In our gospel lesson (Matthew 14:13–21), Jesus offered an inexhaustible supply of earthly food to a hungry mass of people so that they would listen to the spiritual message behind the miracle; a message that would save their souls.  Sadly, many people today, like the crowds then, can not see God’s solution to their sin problem, because they have set their eyes on those things that only satisfy the body and not the soul.  And the result is that they still hunger and thirst; they still have no assurance that the whisper of death can bring them no harm.

IV. A Word of Encouragement: This morning, God calls us out of this illusion of the devil, and He tells us to come and buy eternal life, without money.  How do you buy without money?  Well, we dare not think that we can purchase the gifts of God by our own effort. We all know that God’s gifts cannot be earned; they are gifts “without cost.” God calls us away from every effort to earn what only He can give. St. Paul said it best: “It is by grace you have been saved, through faith—and this is not from yourselves, it is the gift of God—not by works, so that no one can boast” (Ephesians 2:8, 9). There isn’t a thing of value that we could place on the scales of God that would weigh enough to buy forgiveness and eternal life! Only the work of the Servant of the Lord, who “was crushed for our iniquities” (Isaiah 53:5), could earn the gifts of God, which are the forgiveness of sins, freedom from the power of the devil, and eternal life. These are the gifts that God only offers by grace. It is our own sin and the tricks of the devil that cause us to think we can earn these priceless gifts through something we do.

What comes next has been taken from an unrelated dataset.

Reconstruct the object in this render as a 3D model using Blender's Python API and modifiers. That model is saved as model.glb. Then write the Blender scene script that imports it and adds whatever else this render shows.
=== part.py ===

This morning, God tells us that the solution to our problem can only be realized if we embrace His solution: “Listen to me” He says. Now keeping with the comparison of this sinful world with an open-air market, the idea of listening suggests that we would have to pay attention in order to hear what we must do. But here God tells us to listen to what He has done. Listen to what God has said and done in His everlasting covenant and His steadfast love for David. Here, God tells us that this covenant flows from His faithful love promised to David, which originated in the promise long ago to Adam and Eve, and was repeated to everyone who followed and would listen.

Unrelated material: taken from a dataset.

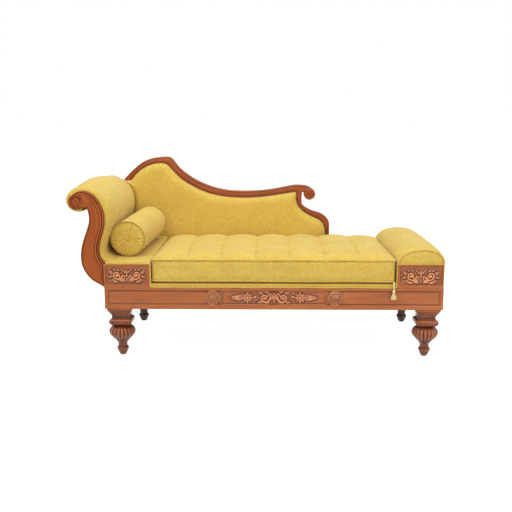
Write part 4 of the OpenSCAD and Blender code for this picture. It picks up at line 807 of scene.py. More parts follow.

Throughout our Bibles, God promises that the Messiah would come.  And then finally God promises that our Savior would come from David’s line (2 Samuel 7:11–16). God was not under any obligation to make such a promise, but he did it out of His pure undeserved love. And once God promises something, He is always faithful and does what He said.

This Son of David, the Christ is none other than Jesus, the Son of God, born of Mary from within the lineage of David.  He brings completion to God’s promise to King David that He would be an eternal leader and witness of God’s steadfast love and mercy. Jesus is David’s greater Son, and He is The Witness to the nations declaring God’s undeserved love.

Our Savior came from heaven to earth to dwell with sinful men.  But He did more than just dwell with us; He came to set us free.  He came to be lifted high upon the cross so that “everyone who believes in him may have eternal life” (John 3:15). And He has come to save more than just a small Jewish remnant returning from captivity in Babylon. He came to call people back to the paradise that was lost, but now restored.  He calls all nations to come to him—even strangers who did not know Him as the One true God. The words of the gospel now draw all sinners in, and those same Words give them the ability to listen to Jesus their Savior and receive all of the promises of God.

This morning all of us have been gathered by God’s Spirit to hear the only message that will destroy the power of the devil, remove our sins, and silence the song of death.  This morning this message is meant to give you peace where others experience worry and fear.  This morning, you are invited to listen to the very same message that God first spoke to your soul within the waters of Holy Baptism: Through faith in what Christ has done for you upon the cross, you are saved!  Through faith, you still hear the Words of eternal life and you find assurance and purpose.  Through faith you are invited to approach the Lord’s Table, and receive His very body and blood in, with, and under the bread and wine, and then experience spiritual nourishment, the likes of which the world could never give.

My prayer for each of you is that you would continue to come to this place often; continue to listen diligently and eat what is good, and delight yourselves in God’s rich spiritual food.  And I pray that you would allow your ear to really listen to the voice of God declared in His Word here in this place, and then continuously come to Jesus so that your soul may live.  And I ask this in Jesus name… AMEN!